Count every line that holds the string "scene", then give that number alone.

*Dataset rows*:
####

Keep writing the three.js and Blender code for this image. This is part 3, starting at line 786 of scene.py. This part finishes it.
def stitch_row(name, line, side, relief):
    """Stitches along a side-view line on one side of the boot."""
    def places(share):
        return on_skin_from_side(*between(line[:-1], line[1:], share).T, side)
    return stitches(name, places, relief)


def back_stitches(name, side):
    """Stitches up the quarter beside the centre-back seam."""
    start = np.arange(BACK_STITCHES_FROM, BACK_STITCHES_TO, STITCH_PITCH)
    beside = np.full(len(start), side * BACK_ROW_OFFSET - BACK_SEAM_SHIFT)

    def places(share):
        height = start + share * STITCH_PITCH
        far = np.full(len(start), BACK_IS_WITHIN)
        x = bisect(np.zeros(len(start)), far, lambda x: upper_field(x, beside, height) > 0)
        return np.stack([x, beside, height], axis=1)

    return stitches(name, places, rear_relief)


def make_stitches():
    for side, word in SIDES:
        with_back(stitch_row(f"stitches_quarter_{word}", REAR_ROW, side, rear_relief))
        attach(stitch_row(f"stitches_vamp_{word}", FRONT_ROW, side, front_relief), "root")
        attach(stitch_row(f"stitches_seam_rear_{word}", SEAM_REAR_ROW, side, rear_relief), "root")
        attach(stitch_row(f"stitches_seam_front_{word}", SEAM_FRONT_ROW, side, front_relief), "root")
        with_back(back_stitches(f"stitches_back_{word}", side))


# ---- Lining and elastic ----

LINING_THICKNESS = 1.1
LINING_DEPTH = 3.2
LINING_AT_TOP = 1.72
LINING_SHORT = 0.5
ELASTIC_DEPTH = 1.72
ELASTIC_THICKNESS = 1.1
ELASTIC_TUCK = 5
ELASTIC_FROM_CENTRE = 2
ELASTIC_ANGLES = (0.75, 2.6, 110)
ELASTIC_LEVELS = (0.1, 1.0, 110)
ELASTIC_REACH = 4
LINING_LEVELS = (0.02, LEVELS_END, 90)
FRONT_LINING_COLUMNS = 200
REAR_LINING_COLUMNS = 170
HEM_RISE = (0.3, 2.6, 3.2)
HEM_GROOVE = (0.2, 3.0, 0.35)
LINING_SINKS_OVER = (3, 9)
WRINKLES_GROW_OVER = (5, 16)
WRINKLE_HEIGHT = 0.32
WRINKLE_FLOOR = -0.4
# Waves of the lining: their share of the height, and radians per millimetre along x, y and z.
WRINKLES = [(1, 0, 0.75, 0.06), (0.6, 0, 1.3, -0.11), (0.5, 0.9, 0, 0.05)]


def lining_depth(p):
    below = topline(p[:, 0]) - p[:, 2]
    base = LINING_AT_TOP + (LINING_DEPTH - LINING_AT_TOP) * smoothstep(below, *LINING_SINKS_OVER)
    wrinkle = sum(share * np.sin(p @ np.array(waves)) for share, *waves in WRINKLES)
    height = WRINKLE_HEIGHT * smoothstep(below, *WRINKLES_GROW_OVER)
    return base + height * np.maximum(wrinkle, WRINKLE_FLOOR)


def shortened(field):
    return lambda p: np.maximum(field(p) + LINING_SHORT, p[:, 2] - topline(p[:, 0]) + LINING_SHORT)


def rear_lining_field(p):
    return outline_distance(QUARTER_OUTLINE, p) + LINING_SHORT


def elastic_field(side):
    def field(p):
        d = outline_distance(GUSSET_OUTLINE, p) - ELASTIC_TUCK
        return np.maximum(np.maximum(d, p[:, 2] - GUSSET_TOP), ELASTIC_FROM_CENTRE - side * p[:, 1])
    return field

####

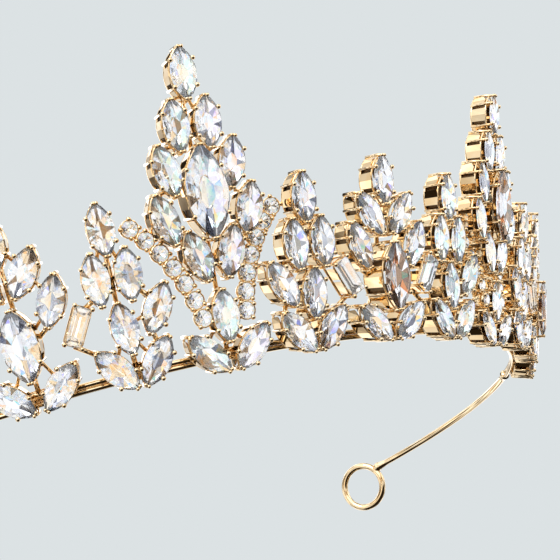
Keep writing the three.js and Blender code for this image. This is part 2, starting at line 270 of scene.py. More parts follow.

####

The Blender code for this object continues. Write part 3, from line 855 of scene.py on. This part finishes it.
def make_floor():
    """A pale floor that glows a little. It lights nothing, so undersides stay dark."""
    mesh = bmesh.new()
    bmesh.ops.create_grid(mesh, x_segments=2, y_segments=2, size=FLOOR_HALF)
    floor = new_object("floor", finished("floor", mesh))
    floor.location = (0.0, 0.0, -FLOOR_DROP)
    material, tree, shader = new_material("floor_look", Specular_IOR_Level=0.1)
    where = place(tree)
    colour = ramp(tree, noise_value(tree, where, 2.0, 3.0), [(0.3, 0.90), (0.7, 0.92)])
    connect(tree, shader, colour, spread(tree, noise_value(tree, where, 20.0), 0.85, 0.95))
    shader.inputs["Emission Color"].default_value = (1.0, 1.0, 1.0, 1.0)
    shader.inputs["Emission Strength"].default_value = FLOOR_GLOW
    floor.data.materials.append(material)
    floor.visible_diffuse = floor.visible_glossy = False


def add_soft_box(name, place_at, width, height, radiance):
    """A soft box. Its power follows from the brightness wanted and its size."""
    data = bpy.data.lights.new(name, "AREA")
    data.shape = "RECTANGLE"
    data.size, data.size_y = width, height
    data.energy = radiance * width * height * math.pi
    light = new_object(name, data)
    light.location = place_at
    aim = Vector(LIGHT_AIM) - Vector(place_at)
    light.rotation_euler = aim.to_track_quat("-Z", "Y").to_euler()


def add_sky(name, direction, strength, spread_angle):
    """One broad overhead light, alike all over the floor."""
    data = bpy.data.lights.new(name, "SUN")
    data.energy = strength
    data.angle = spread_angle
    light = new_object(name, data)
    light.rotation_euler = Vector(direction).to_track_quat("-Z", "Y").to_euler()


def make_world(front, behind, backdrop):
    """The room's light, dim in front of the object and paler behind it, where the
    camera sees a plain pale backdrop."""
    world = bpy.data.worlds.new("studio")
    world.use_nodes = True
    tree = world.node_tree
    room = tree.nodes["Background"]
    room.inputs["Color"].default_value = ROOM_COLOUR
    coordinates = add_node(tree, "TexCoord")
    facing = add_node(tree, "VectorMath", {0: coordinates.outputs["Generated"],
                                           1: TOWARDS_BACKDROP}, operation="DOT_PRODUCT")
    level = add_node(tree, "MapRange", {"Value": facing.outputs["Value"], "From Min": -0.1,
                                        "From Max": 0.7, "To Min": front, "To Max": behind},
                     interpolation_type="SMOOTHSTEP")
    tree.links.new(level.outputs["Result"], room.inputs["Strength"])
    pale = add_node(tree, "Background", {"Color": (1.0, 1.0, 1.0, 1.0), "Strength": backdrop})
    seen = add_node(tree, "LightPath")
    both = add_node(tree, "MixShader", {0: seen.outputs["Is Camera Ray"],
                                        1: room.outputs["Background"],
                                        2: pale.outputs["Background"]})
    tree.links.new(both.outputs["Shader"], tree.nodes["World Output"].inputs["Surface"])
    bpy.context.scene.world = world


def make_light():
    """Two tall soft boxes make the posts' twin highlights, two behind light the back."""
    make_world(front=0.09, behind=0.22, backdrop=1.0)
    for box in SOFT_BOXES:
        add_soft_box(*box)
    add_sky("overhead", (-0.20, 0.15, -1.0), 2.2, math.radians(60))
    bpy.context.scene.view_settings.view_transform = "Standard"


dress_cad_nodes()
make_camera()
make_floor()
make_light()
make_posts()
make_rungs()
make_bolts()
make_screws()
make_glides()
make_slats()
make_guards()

####

*Result of the task*:
5